I seem to recall that in it I was arguing that the divorcing of sf and fandom was a Bad Thing. Walt, I was nuts. Sf is a good excuse and that's all. I've seen the light, I'm saved. I can only blame the Air Force and a bad attack of rationalization for my earlier and indiscreet statements.
This weekend has reminded me of what I'd forgotten -- that there are people in the world who are sane enough to be crazy. I wish to Ghod I could find the time and the money to get right up to my neck in fandom and then duck my head. It's like finding a friend after hating the world for twenty years; it just feels right -- and it took this weekend to wake me up to it.
In `52, when I was dabbling my toe in fandom, I was a kid fresh out of school. I'd written "Thou Good and Faithful" and hadn't got to worry about selling something else for pocket money until it ran out. But fresh out of school and missing my few close friends, I was feeling unsociable more than somewhat. The Air Force has made me hate the world more still.

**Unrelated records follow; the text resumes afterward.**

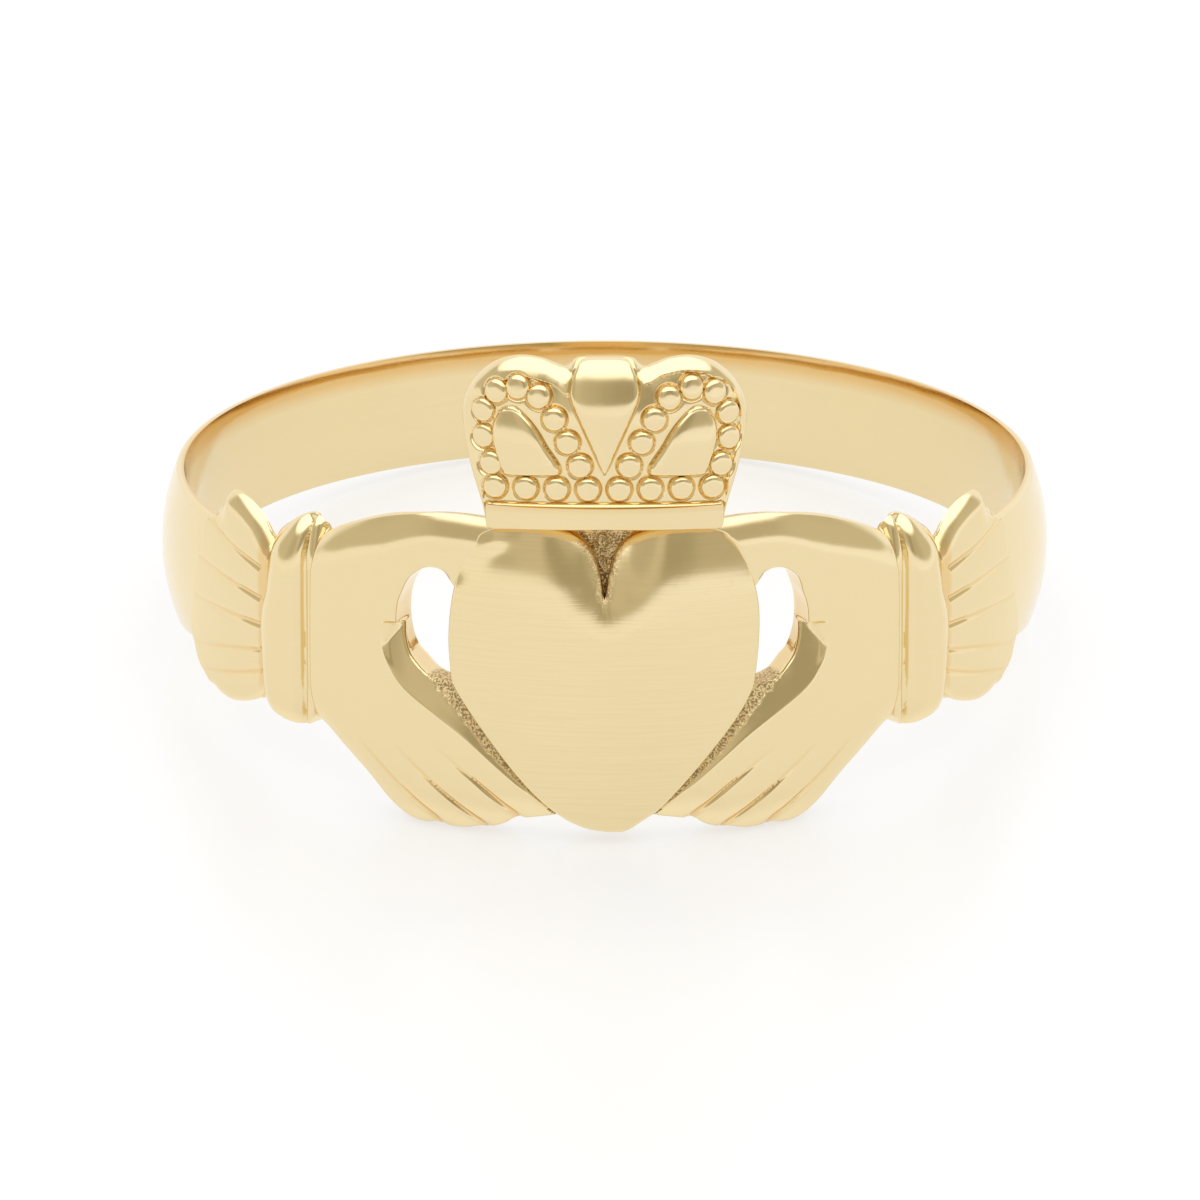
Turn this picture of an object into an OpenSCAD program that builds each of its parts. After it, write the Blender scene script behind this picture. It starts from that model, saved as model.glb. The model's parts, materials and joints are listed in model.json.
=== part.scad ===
// Claddagh ring: two hands hold a crowned heart, cast in one piece with its band.
// Sizes are in millimetres. The ring lies on its side, on its finger tips and the back of its band,
// centred over the origin.
// Before it is laid down, its axis is Z, its middle plane is Z = 0, and the heart faces -Y.

/* [Finger] */
// Diameter of the finger hole
bore_d = 18.9; // [16:0.1:21]

/* [Band] */
// Thickness at the middle of the band
band_t = 0.55; // [0.5:0.05:0.75]
// Thickness that its rounding takes off at each edge of the band's sides
band_round = 0.35; // [0.2:0.05:0.4]
// Width of the band at its sides
band_side_w = 3.4; // [3:0.1:3.7]
// Width of the band at its back
band_back_w = 2.66; // [2.3:0.02:3]

/* [Heart] */
// Width of the heart
heart_w = 6.7; // [6.2:0.1:7.2]
// Height of the heart, lobes to tip
heart_h = 7; // [6.6:0.1:7.4]
// Height of the lobes above the middle plane
heart_up = 3.05; // [2.9:0.05:3.2]
// Thickness at the middle of the heart
heart_t = 1.15; // [1.05:0.05:1.35]
// Thickness that the heart's doming takes off at its lobes and tip
heart_round = 0.3; // [0.2:0.05:0.45]
// How far the floor of the cleft lies below the middle of the heart
cleft_depth = 0.75; // [0.5:0.05:0.8]

/* [Hands] */
// Length along the ring from the middle of the heart to the cuff
hand_reach = 6.85; // [6.6:0.05:7.2]
// Height of a hand, thumb side to finger tips
hand_h = 7.15; // [6.8:0.05:7.5]
// Height of the thumb side above the middle plane
hand_up = 3.12; // [3:0.02:3.3]
// Thickness at the back of a hand
hand_t = 1; // [0.9:0.05:1.15]
// Thickness that the hand's rounding takes off at its upper and lower edges
hand_round = 0.45; // [0.3:0.05:0.6]
// Width of one finger
finger_w = 0.74; // [0.65:0.01:0.8]
// Angle of the fingers from the middle plane
finger_slant = 41; // [36:1:46]
// Radius of the groove between two fingers at their tips
finger_groove_r = 0.16; // [0.1:0.01:0.2]
// Slope of the palm down to the gap and the heart
palm_slope = 38; // [30:1:45]

/* [Gaps between hands and heart] */
// Width of a gap
gap_w = 1.4; // [1.2:0.05:1.6]
// Height of a gap
gap_h = 2.65; // [2.3:0.05:2.9]
// Height of a gap's top above the middle plane
gap_up = 1.86; // [1.7:0.02:2]

/* [Cuffs] */
// Width of the rolled edge of a cuff
roll_w = 1.5; // [1.4:0.05:1.7]
// Height of the rolled edge
roll_h = 4.7; // [4.3:0.1:5]
// Thickness of the ring at the top of the roll
roll_t = 1.07; // [1:0.01:1.25]
// Thickness that the roll's rounding takes off at its two ends
roll_round = 0.5; // [0.3:0.05:0.6]
// Length of the pleated flare along the ring
flare_len = 2.8; // [2.4:0.05:3.1]
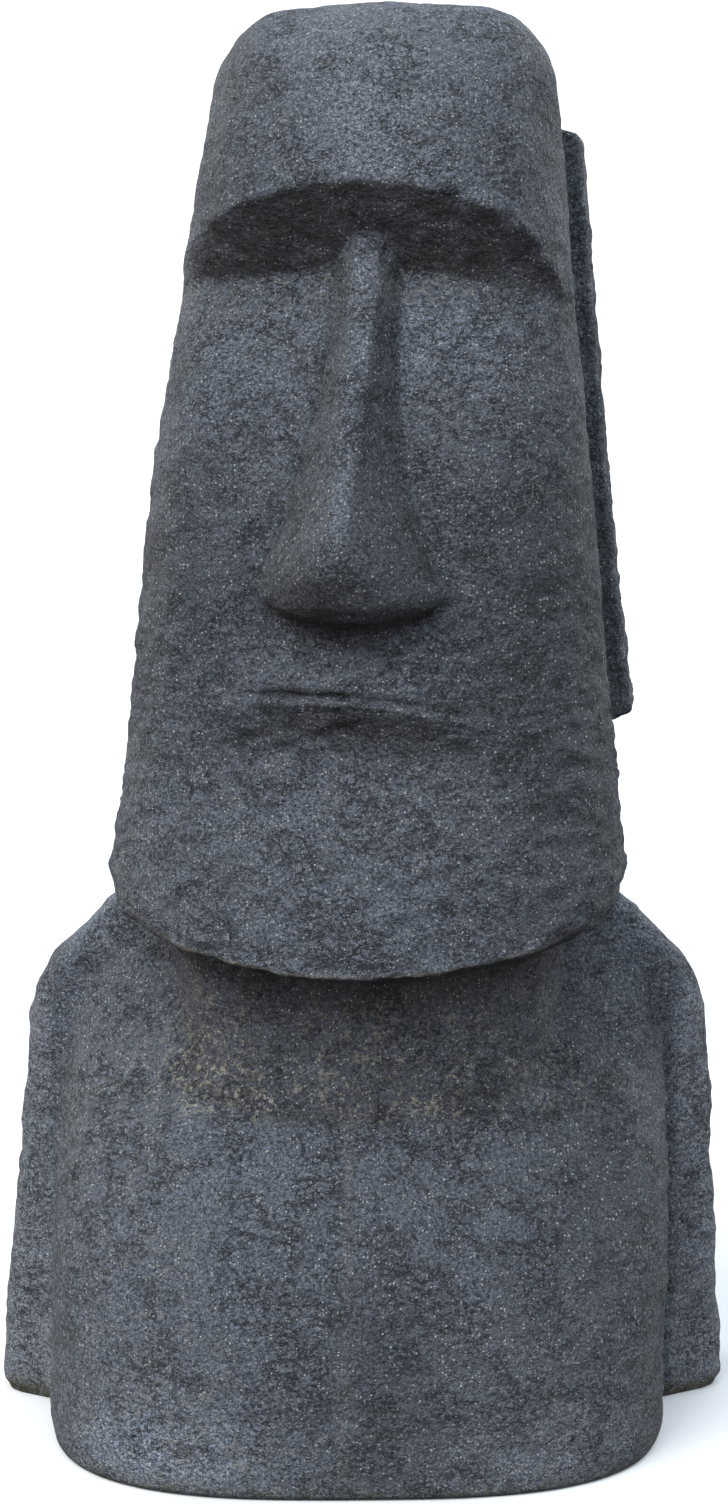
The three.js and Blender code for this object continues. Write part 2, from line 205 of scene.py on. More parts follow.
def arms(x, y, z):
    x = x - along(z, ARM_X)
    f = rmax(np.abs(x) - along(z, ARM_O), 19 + 0.55 * np.maximum(np.abs(x) - 226, 0) - y, 9)
    f = rmax(f, y - 132, 12)
    f = rmax(f, shoulder_slope(x, z), 17)
    f = rmax(f, chest_slope(x, y, z) - 14, 18)
    f = rmax(f, back_slope(x, y, z) - 2, 18)
    f = np.maximum(f, 150 - np.abs(x))
    return rmax(f, 3 - z, 8)


def neck(x, y, z):
    w = along(z, NECK_W)
    return np.maximum(plan(x - 3, y - 18, 143 + w, 115 + w, 98 + 0.3 * w, 2.8), z - 470)


def solid(x, y, z):
    f = rmin(bust(x, y, z), neck(x, y, z), 5 + 7 * step(-40, 40, y))
    f = rmin(f, arms(x, y, z), 9)
    h = rmin(head(x, y, z), ears(x, y, z), 4)
    f = rmin(f, h, 6 + 16 * step(-70, 30, y))
    return rmax(f, -z, 4)


# =====================================================================
# The skin: rows of points sent out from a core line until they leave the
# stone. Half the columns run from the front (0) to the back (180 degrees).
# =====================================================================
HALF = 125
COLS = 2 * HALF
DOME = 44
DOME_Z = 940.0
BANDS = [(5, 230, 4.3), (230, 340, 3.7), (340, 346, 1.6), (346, 358, 0.75), (358, 368, 1.7), (368, 500, 3.1), (500, 545, 1.6),
         (545, 573, 2.6), (573, 608, 1.5), (608, 795, 3.1), (795, 872, 2.2), (872, 895, 2.8), (895, 912, 1.7), (912, DOME_Z, 3.0)]
CORE_Y = [(0, 35), (300, 38), (420, 45), (905, 45), (945, 8), (1000, 8)]


def core_y(z):
    return along(z, CORE_Y)


def half_angles(z):
    """For a row at height z: the angle of each column from the front (0) to the back (180), in degrees."""
    cy = float(core_y(z))
    a = float(along(z, HEAD_HALF)) - 3.9
    o = float(along(z, EAR_O))
    b = float(along(z, HEAD_HALF)) - 7.3e-4 * (88 + 45) ** 2
    ear = [atan2(a - 2, cy - EAR_W0 + 1.0), atan2(o - 1, cy - EAR_W0 - 1.0), atan2(o - 1, cy - EAR_W1 + 1), atan2(b - 2, cy - EAR_W1 - 1)]
    ear = [v * 180 / pi for v in ear]
    head_map = np.interp(np.arange(HALF + 1), [0, 56, 76, 84, 101, 105, HALF], [0, 60] + ear + [180])
    ba, ao = float(along(z, BUST_A)), float(along(z, ARM_O))
    arm = [atan2(ba - 2, cy - 16), atan2(ao - 4, cy - 39), atan2(ao - 6, cy - 131), atan2(ba - 4, cy - 136)]
    arm = [v * 180 / pi for v in arm]
    body_map = np.interp(np.arange(HALF + 1), [0, 54, 72, 86, 100, 105, HALF], [0, 60] + arm + [180])
    k = float(step(330, 440, z))
    return body_map * (1 - k) + head_map * k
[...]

In between, I've tried to find a niche I could fit into in jazz fandom -- but there's nothing in jazz fandom that I can find that even approximates to Fandom with a capital F. I've been called an intellectual masquerading as a lowbrow. Not true: I know my erudition shows sometimes, but it's part of me as I am and not an acquired, deliberate gloss, and nowhere, barring fandom, is there a place where I believe I can be me.
I think I ought to fit after all, despite everything; I think I've been trying to exist in my intellect too long, and it can't be done. Next January, I get out of this insane rat-race, and then I am going to spend a year at home writing (if I make 500 pounds out of it that year I shall go on) and fanning. I like fans. I feel that for too long I've been trying to live on an intellectual level way beyond my years. But that's bound to be a pretense any way you look at it. I'm tired of it, and I know it, and I think that at long last I may really be starting to grow up. Congratulate me on my first birthday.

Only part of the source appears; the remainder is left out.